Tracing the development of the common law doctrine of adverse possession and adding the legislative gloss provided by the RPAPL, the Court noted that the purpose of the doctrine "was stability and regularity, rather than rewarding unlawful possession" ( id. at 125). The Court's ultimate conclusion is instructive for the present case:
Notwithstanding defendants' subjective intent to retain possession adversely as owners, they entered merely as expectant licensees, whose expectations had no objective basis in fact, and their subsequent possession does not even rise to the level of license. Never having had possessory rights, they may not now enjoy ownership rights. ( 279 AD2d at 127).
Of course, unlike the defendants in Whitcombe, defendants here entered at least some portion of the property not as squatters, but as the leasehold tenants of Phillips. Yet defendants do not contend that this apparent leasehold interest supports their claim of adverse possession. In fact, the lease only makes defendants' claim of adverse possession more tenuous, since there is appellate authority holding that a person who leases property to another without title to such property may be deemed an adverse possessor ( see Eller Media Comp. v Bruckner Outdoor Signs, 299 Ad2d 166 [1st Dept 2002]). In such a case, the lessor's actions in leasing the land can satisfy certain elements of RPAPL § 521, such as entry under a claim of right, with the tenant's conduct used to supply other necessary elements, such as the open, notorious and exclusive possession of the land ( see id.; see also RPAPL § 531 [possession of the tenant is deemed the possession of the landlord]).
And RPAPL § 531 forecloses any contention on the part of defendants that their alleged adverse possession of the property extinguished any prescriptive rights previously acquired by the Phillips (or their successors in interest). That statute creates a ten-year "dormancy" period after the end of a lease term before adverse possession by a tenant against a landlord would even be deemed to begin ( see id.; Bradt v Giovannone, 35 AD2d 322 [3d Dept 1970]). As the term of the Phillips lease expired at the end of 1989, defendants' possession could not be been deemed adverse to Phillips until the end of 1999. Accordingly, any ripening of title by adverse possession could not be claimed by defendants until January 1, 2010, long after the commencement of the instant action ( see Gallea v Hess Realty Corp., 128 AD2d 274, 277 [4th Dept 1987]).
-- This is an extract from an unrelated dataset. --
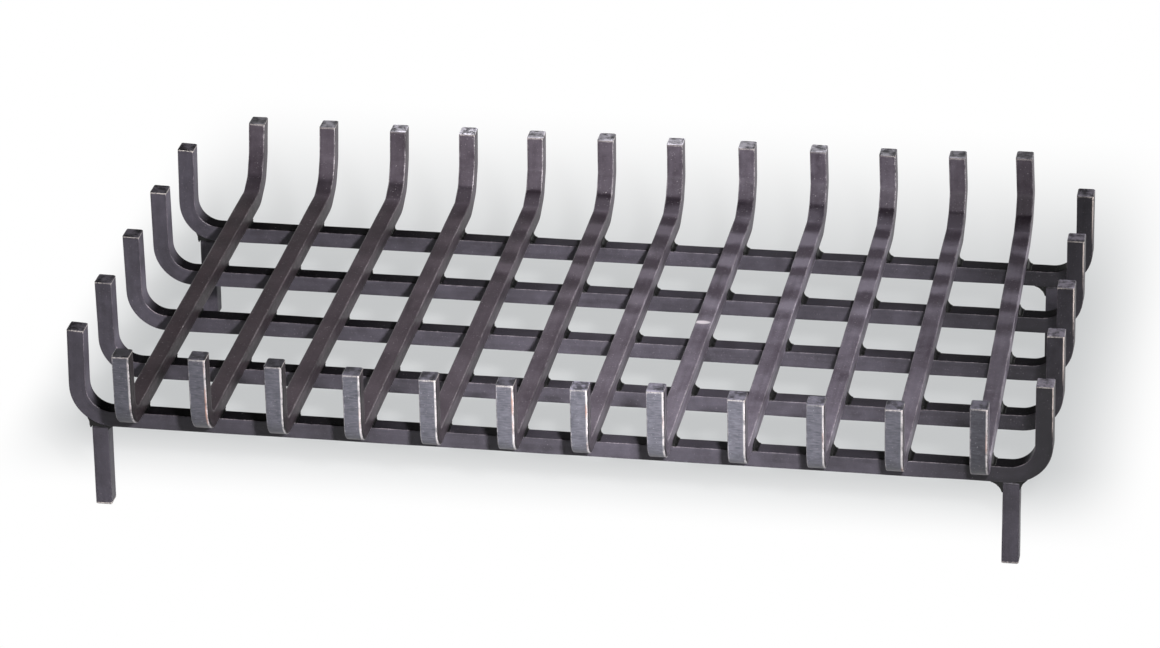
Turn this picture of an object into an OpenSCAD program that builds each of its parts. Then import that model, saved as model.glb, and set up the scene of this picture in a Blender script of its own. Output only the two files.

Thus, if defendants could demonstrate a viable claim of adverse possession against plaintiff, which they cannot, the Court would be inclined to require the joinder of the Phillips or their successors in interest pursuant to RPAPL § 1511 (2), which provides: "Where it appears to the court that a person not a party to the action may have an estate or interest in the real property which may in any manner be affected by the judgment, the court, upon application of such person, or of any party to the action, or on its own motion, may direct that such person be made a party" (emphasis supplied). Further, since Jordan (or his successor in interest) retained the right to use the disputed land for "agricultural purposes," a viable claim of adverse possession by defendants against plaintiff may implicate a remaining interest of Jordan in the land.
CONCLUSION
The undisputed factual record demonstrates that defendants cannot establish by clear and convincing evidence that they entered upon the Phillips and Jordan parcels under a claim of right. Given the absence of this essential element of their adverse possession claim, their motion for summary judgment must be denied and their counter-claim for adverse possession dismissed. Further, plaintiff is entitled to summary judgment on its claim that it is the fee owner of the Jordan Parcel and the Phillips Parcel, subject to any rights that the grantors of such parcels or their successors in interest may have.
Given that the Court is not requiring the joinder of Phillips and Jordan (or their successors), the Court declines to determine the rights of plaintiff to the land vis a vis its predecessors in interest.
The Court has considered the parties' remaining contentions, but finds them unavailing or unnecessary to disposition of the present applications.
ORDERED that defendants' motion for summary judgment is denied; and it is further
ORDERED that plaintiff's motion for summary judgment is granted; and it is further
ADJUDGED that plaintiff is the fee owner of the Jordan Parcel and the Phillips Parcel, subject to any rights that the grantors of such parcels or their successors in interest may have;
ORDERED that counsel shall meet and confer regarding further proceedings in this action, including any outstanding requires for relief, and shall request a conference with the Court thereafter.
This constitutes the Decision Order of the Court. The original Decision Order is being returned to counsel for plaintiff; all other papers are being transmitted to the County Clerk. The signing of this Decision and Order shall not constitute entry or filing under CPLR 2220, and counsel is not relieved from the applicable provisions of that Rule.
Affidavit of Sean K. Glasheen, sworn to January 16, 2009;
Affidavit of Rodney D. Michael, sworn to January 30, 2009, with attached exhibits A-H;
Affidavit of David Chiaro, sworn to February 3, 2009, with attached exhibits A-S;
Notice of Cross-Motion, dated February 4, 2009;
Affidavit of Brian W. Matula, Esq., sworn to February 4, 2009, with attached exhibits A-B;
Affidavit of Lauren A. Mastin, sworn to February 27, 2009;
Affidavit of Joseph R. Kryzak, sworn to March 3, 2009;
Affidavit of Kevin P. Glasheen, Esq., sworn to March 4, 2009;
Affidavit of Kevin P. Glasheen, Esq., sworn to November 12, 2009, with attached exhibits 49-54;
Plaintiff's exhibits 1-40;
Plaintiff's supplemental exhibits 41-48.